Grace Dignam

Personal information
- Full name: Grace Jane Dignam
- Born: 2 January 2003 (age 23) Armidale, NSW, Australia
- Nickname: Diggers, Digs
- Batting: Right-handed
- Bowling: Right-arm off break
- Role: All-rounder

Domestic team information
- 2023/24–present: Australian Capital Territory

Career statistics
| Competition | WLA | WT20 |
| Matches | 20 | 8 |
| Runs scored | 224 | 24 |
| Batting average | 12.44 | 6.00 |
| 100s/50s | 0/1 | 0/0 |
| Top score | 50 | 9 |
| Balls bowled | 869 | 165 |
| Wickets | 24 | 14 |
| Bowling average | 29.25 | 13.35 |
| 5 wickets in innings | 0 | 0 |
| 10 wickets in match | 0 | 0 |
| Best bowling | 4/44 | 3/16 |
| Catches/stumpings | 2/– | 3/– |
- Source: CricketArchive, 29 December 2025

= Grace Dignam =

Australian cricketer

Grace J Dignam (born 2 January 2003) is an Australian cricketer who currently plays for Australian Capital Territory in the Women's National Cricket League (WNCL).
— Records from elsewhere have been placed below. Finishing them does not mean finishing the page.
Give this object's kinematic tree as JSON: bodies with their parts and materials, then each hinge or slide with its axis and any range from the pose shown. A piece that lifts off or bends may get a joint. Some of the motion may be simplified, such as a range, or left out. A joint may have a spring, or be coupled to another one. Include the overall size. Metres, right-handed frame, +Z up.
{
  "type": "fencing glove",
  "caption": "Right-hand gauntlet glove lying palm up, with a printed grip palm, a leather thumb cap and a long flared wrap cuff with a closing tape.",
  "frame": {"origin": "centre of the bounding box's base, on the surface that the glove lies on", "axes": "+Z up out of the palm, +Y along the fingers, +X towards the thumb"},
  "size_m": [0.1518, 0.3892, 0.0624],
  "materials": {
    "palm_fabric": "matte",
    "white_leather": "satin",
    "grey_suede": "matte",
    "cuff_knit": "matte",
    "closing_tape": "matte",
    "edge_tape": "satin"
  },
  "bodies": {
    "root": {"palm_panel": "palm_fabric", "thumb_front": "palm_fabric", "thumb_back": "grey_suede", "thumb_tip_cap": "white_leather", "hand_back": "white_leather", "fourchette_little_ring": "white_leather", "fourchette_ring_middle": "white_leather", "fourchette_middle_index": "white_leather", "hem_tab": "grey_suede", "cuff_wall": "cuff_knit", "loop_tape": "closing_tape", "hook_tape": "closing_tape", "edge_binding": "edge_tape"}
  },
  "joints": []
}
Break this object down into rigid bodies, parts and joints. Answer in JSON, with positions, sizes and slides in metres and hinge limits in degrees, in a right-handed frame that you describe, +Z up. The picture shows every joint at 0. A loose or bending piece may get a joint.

She plays as a right-arm off break bowler and right-handed batter.

==Domestic career==
In May 2023, Dignam was named in the Australian Capital Territory squad for the upcoming season. In January 2024, she made her debut for the side in a WNCL match against Western Australia, taking 1/27 from her 3.5 overs. Dignam was named the ACT Meteors player of the year for the 2024/25 season.